いまさら聞けない EtherCAT入門:産業用ネットワーク技術解説(3/4 ページ)
産業用オープンネットワーク「EtherCAT(イーサキャット)」をご存じだろうか。工場などの産業用オートメーションにおいて、フィールドネットワークのオープン化が進む中、なぜEtherCATの存在感が増しているのか。誕生背景やメカニズム、活用シーンなどを詳しく解説し、その秘密に迫る。
性能
1000点に要するI/O更新時間は、わずか30μ秒と高速です。1フレーム当たり1486バイトを保持できるプロセスイメージは、実に1万2000点のデジタルI/Oに相当します。これでもI/O更新は、300μ秒ほどで処理されます。
従来のリアルタイム通信方式では、ソフトウェアによるプロトコル処理がオーバーヘッドとなる分、このようなI/O更新時間を実現することは不可能でした。
スレーブの選定と開発
EtherCATスレーブは、世界的にさまざまな企業から市販されています。特に、ベッコフオートメーションの品ぞろえは豊富です(当たり前ですが)(図4)。
独自のEtherCATスレーブを開発することも可能です。ASICまたはFPGAを用いた実現方法があり、通信はハードウェアによってリアルタイムに行われるため、マイコンは必須ではありません。極めて価格を低く抑えた独自スレーブを開発できることもEtherCATの特長です。EtherCATスレーブの開発をスタートするには、FPGAスレーブサンプルコードが同梱されたEtherCAT評価キットを購入するといいでしょう(図5)。
図5 EtherCAT slave ASIC。「ET1100、ET1200|EtherCAT ASICs」(http://www.beckhoff.com/english.asp?ethercat/et1100_et1200.htm) ※出典:Beckhoff Automation
マスター実装、インフラの転用
EtherCATマスターは、どのように実現すればよいのでしょうか。
従来のフィールドネットワークでは、コントローラに専用の通信チップを増設することが必要でしたが、EtherCATではその必要がありません。
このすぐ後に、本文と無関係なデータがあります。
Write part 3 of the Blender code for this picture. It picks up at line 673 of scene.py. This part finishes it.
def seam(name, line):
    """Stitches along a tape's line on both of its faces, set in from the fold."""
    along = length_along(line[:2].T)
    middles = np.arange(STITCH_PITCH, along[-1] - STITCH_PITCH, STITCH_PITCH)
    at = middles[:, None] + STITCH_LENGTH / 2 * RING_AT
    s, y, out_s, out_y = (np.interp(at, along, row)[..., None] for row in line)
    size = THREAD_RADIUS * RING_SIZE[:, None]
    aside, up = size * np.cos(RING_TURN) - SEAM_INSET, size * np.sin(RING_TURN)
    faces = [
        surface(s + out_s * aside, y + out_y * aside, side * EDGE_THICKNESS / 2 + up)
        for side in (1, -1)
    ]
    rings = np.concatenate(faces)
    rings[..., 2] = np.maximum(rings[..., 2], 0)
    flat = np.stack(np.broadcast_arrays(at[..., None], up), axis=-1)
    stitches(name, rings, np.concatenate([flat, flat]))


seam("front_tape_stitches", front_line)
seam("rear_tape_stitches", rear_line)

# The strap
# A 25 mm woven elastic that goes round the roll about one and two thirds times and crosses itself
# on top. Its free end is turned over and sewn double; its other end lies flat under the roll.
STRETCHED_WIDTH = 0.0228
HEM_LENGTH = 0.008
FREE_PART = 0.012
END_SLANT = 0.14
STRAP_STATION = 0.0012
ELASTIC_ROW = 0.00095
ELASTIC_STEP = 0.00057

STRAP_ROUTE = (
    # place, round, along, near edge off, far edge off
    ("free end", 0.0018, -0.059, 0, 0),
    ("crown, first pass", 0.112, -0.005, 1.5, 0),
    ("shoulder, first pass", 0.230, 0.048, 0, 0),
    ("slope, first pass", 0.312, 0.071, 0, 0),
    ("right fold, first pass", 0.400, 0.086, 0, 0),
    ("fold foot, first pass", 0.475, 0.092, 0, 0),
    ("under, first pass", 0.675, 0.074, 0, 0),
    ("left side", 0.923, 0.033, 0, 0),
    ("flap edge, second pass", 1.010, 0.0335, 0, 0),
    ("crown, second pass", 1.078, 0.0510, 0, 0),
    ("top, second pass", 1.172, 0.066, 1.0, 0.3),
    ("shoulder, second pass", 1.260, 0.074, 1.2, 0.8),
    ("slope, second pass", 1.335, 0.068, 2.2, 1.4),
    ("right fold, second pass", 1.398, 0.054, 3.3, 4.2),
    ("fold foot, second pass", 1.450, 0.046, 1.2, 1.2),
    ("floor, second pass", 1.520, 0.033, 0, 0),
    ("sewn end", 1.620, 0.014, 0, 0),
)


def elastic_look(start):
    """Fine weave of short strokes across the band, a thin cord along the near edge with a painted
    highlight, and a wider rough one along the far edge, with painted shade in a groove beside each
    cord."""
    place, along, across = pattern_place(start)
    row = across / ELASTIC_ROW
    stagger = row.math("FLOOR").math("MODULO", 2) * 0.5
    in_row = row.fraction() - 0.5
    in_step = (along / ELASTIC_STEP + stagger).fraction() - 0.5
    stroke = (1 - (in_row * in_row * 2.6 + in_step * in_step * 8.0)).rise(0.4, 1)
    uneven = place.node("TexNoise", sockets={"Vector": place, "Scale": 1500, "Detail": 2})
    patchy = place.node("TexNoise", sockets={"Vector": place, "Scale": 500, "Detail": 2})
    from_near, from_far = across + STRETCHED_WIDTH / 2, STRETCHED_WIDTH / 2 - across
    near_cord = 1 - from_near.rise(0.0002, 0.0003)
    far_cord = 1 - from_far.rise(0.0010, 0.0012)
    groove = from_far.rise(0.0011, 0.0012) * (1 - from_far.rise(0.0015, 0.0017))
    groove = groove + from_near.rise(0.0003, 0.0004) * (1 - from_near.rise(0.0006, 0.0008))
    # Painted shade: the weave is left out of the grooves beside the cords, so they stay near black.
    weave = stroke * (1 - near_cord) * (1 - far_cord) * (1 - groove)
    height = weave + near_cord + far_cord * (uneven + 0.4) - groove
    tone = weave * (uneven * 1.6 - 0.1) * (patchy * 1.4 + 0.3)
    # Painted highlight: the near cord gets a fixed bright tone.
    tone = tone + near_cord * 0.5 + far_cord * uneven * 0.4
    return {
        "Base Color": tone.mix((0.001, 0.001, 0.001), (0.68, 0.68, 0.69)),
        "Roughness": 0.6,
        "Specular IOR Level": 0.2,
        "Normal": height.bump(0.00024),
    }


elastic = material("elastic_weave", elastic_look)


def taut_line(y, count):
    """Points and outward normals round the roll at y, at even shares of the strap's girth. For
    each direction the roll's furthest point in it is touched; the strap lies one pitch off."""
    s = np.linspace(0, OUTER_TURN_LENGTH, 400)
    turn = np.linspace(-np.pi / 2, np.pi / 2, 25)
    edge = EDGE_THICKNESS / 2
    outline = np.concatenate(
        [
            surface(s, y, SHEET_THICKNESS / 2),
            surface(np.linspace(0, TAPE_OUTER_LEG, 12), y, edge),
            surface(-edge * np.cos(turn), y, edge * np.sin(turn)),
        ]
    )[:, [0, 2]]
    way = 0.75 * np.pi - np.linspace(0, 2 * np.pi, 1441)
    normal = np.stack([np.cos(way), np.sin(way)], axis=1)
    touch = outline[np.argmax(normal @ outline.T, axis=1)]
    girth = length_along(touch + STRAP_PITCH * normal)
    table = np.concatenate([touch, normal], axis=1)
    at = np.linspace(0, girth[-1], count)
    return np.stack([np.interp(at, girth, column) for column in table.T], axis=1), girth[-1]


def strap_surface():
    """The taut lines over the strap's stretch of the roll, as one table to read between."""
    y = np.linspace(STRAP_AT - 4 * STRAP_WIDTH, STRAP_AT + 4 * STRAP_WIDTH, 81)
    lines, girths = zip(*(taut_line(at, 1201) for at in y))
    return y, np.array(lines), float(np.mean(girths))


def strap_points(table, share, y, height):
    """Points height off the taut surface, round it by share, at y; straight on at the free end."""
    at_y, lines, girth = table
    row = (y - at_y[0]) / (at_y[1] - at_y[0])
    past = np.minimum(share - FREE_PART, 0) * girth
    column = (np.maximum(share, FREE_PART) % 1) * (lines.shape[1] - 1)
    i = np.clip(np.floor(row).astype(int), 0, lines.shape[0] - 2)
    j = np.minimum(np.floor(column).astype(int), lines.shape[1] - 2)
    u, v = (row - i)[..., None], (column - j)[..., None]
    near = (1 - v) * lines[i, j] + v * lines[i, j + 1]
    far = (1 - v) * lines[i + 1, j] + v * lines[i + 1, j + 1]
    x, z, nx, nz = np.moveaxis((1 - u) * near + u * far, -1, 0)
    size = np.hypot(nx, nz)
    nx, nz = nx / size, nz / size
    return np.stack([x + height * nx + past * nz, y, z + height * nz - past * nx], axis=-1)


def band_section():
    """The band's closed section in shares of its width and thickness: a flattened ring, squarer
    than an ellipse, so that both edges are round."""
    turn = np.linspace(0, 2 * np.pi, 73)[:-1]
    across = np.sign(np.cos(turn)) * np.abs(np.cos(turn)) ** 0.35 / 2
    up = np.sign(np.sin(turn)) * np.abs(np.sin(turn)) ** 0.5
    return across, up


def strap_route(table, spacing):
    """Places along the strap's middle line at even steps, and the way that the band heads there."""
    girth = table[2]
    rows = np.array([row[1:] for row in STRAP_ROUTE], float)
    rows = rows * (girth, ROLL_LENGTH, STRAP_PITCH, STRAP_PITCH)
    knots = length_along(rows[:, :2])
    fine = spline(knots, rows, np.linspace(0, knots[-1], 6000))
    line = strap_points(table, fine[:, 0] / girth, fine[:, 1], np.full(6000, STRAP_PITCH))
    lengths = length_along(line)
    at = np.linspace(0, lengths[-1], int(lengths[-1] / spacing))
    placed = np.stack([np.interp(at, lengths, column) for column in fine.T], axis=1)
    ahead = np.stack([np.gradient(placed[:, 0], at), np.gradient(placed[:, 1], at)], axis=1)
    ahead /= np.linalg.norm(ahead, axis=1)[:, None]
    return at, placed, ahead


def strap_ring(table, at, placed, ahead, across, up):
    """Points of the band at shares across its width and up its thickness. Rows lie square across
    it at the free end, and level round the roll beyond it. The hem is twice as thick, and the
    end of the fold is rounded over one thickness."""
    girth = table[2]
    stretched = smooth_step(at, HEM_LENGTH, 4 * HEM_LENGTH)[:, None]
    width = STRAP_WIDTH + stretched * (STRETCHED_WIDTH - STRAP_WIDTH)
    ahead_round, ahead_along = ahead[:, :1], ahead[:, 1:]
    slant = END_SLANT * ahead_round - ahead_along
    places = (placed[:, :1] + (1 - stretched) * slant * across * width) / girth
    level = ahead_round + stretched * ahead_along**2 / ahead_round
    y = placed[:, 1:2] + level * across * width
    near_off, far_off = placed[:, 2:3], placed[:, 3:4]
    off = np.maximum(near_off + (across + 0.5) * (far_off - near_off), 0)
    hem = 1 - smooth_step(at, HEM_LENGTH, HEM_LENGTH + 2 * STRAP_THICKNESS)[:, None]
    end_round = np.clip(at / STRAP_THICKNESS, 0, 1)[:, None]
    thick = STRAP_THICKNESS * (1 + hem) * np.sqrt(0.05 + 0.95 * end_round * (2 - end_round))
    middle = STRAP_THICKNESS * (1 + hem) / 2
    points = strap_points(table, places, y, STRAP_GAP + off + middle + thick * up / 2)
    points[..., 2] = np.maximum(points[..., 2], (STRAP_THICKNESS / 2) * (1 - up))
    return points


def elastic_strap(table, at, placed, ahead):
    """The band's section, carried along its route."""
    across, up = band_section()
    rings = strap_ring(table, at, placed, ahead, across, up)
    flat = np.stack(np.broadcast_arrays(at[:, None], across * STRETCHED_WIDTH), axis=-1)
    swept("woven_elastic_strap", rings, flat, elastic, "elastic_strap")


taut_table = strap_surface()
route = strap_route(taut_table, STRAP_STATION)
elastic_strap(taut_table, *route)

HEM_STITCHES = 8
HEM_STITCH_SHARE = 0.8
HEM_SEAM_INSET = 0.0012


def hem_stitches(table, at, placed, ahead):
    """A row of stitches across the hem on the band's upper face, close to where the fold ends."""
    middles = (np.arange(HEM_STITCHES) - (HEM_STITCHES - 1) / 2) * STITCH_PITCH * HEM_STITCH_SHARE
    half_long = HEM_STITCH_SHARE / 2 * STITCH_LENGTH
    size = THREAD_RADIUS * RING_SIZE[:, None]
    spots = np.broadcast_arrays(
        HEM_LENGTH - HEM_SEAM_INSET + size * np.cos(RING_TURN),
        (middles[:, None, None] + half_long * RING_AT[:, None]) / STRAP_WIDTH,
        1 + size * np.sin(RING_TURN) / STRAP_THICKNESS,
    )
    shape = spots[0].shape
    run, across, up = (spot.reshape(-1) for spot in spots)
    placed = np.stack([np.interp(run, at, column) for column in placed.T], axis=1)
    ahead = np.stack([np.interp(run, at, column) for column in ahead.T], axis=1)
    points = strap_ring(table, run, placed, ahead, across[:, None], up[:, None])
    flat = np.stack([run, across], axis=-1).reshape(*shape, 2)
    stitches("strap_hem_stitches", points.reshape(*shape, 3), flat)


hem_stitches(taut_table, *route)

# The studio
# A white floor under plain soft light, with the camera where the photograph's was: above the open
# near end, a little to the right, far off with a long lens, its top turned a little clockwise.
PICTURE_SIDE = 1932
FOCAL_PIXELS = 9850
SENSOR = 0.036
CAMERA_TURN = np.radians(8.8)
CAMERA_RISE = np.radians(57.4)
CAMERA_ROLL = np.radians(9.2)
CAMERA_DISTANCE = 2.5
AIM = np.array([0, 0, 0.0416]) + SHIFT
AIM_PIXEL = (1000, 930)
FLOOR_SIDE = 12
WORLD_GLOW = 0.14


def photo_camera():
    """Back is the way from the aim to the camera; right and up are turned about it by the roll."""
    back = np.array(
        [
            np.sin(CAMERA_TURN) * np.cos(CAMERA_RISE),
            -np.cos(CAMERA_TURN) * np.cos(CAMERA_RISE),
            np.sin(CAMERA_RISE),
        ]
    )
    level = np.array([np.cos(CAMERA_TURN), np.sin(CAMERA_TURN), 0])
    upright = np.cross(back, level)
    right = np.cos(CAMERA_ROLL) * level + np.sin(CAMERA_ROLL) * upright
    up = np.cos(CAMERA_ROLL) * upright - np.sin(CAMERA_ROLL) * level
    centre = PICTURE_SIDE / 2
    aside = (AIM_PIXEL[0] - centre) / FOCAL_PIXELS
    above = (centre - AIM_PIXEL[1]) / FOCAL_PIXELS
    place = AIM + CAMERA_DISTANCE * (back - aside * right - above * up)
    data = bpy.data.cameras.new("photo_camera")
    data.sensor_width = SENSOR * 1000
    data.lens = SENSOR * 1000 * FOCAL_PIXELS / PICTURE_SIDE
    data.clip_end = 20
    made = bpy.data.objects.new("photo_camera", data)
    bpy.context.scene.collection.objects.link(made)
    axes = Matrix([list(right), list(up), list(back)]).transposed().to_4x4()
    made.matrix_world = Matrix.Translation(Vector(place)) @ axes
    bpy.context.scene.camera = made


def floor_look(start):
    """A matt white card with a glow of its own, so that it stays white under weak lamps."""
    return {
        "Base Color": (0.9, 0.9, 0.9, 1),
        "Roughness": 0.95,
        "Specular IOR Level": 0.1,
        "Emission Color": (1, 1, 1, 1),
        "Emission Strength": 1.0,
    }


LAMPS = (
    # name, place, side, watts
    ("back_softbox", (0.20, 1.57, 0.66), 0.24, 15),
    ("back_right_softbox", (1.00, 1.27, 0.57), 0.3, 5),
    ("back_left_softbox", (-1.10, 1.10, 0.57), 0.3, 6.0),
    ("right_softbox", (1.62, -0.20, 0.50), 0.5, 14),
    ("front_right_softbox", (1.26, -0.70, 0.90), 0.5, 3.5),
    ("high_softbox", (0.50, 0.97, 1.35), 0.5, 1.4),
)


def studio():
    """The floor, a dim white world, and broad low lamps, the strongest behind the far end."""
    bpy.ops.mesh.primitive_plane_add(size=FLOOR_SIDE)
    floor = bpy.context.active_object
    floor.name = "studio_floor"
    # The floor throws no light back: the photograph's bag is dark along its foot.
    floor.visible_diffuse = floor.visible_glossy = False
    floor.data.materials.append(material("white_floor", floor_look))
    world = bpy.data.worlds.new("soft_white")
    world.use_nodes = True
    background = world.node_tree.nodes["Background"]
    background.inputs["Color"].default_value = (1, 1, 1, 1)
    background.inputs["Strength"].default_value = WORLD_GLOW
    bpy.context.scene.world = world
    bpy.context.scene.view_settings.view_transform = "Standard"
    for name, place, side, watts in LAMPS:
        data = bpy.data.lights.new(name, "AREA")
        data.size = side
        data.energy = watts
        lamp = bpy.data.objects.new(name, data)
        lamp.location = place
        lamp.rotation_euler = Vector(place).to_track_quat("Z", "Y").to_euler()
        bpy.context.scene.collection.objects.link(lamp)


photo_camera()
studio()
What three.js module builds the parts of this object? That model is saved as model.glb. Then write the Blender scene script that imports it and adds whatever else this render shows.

既存のEthernetの資産を転用できますから、RJ45形状のEthernetポートが標準装備されている現在のPCであれば、ソフトウェアの導入のみでEtherCATマスター化が可能です。特別なハードウェアの増設なしに制御コンピュータとして活用できるのです(図6)。
実際のところ、EtherCATマスターの実現においては、マスターの作り出す通信サイクルが時間確定的、つまり、リアルタイムであることが求められます。そのため、市場で実用的に存在するEtherCATマスターとしては、リアルタイムOS向けのEtherCATマスターソフトウェアソリューション、Windowsにリアルタイム拡張を施した上で動作するEtherCATマスターソフトウェアソリューション、リアルタイム処理通信コプロセッサを搭載したEtherCATマスターの拡張カードソリューションなどが存在します。
制御アプリケーションとI/O手段としてのEtherCATマスターはいずれも、メモリ空間やAPIを通じて連携されます。
ソフトウェアによるEtherCATマスター処理でも、Ethernetコントローラが備えているDMA(Direct Memory Access)コントローラの存在によって、ホストCPUの負荷は高くなりません。制御アプリケーションが組み立てたメインメモリ上の出力データのDMA転送開始と、Ethernetコントローラが受信した入力データのDMA転送開始の指示だけで、基本的なEtherCAT通信は成り立ちます。もっとも、PCベース制御の世界では最先端のCPU能力が使えるので負荷に関しては心配無用です。
デバイスプロファイルの概念
EtherCATには、プロセスデータを繰り返し・周期的に転送する「サイクリック通信」とは別に、任意のタイミングで任意のスレーブへ指令発行、ステータス確認を実現する「メールボックス通信」が存在します。
これらの仕組みによって、EtherCATには既存のオープンプロトコルのキャリアとしての能力があり、「CANopen」「SERCOS」などとの融合が加味されています。冒頭で触れたように、半導体製造装置や、工作機械などでEtherCATが重要視されているのは、緻密なサーボモータの制御能力が他社製品との差別化につながるためです。具体的には、EtherCAT対応サーボモータスレーブが各モータメーカーから供給されており、CANopenのデバイスプロファイルである「CiA 402」に準拠したインタフェースでコントロールできます。EtherCATの高速なI/Oサイクルと組み合わせると、技術的に実現困難だったサーボモータの動きをソフトウェアで組めるとともに、サーボモータ制御専用装置を排することによるコスト削減も狙えます(図7)。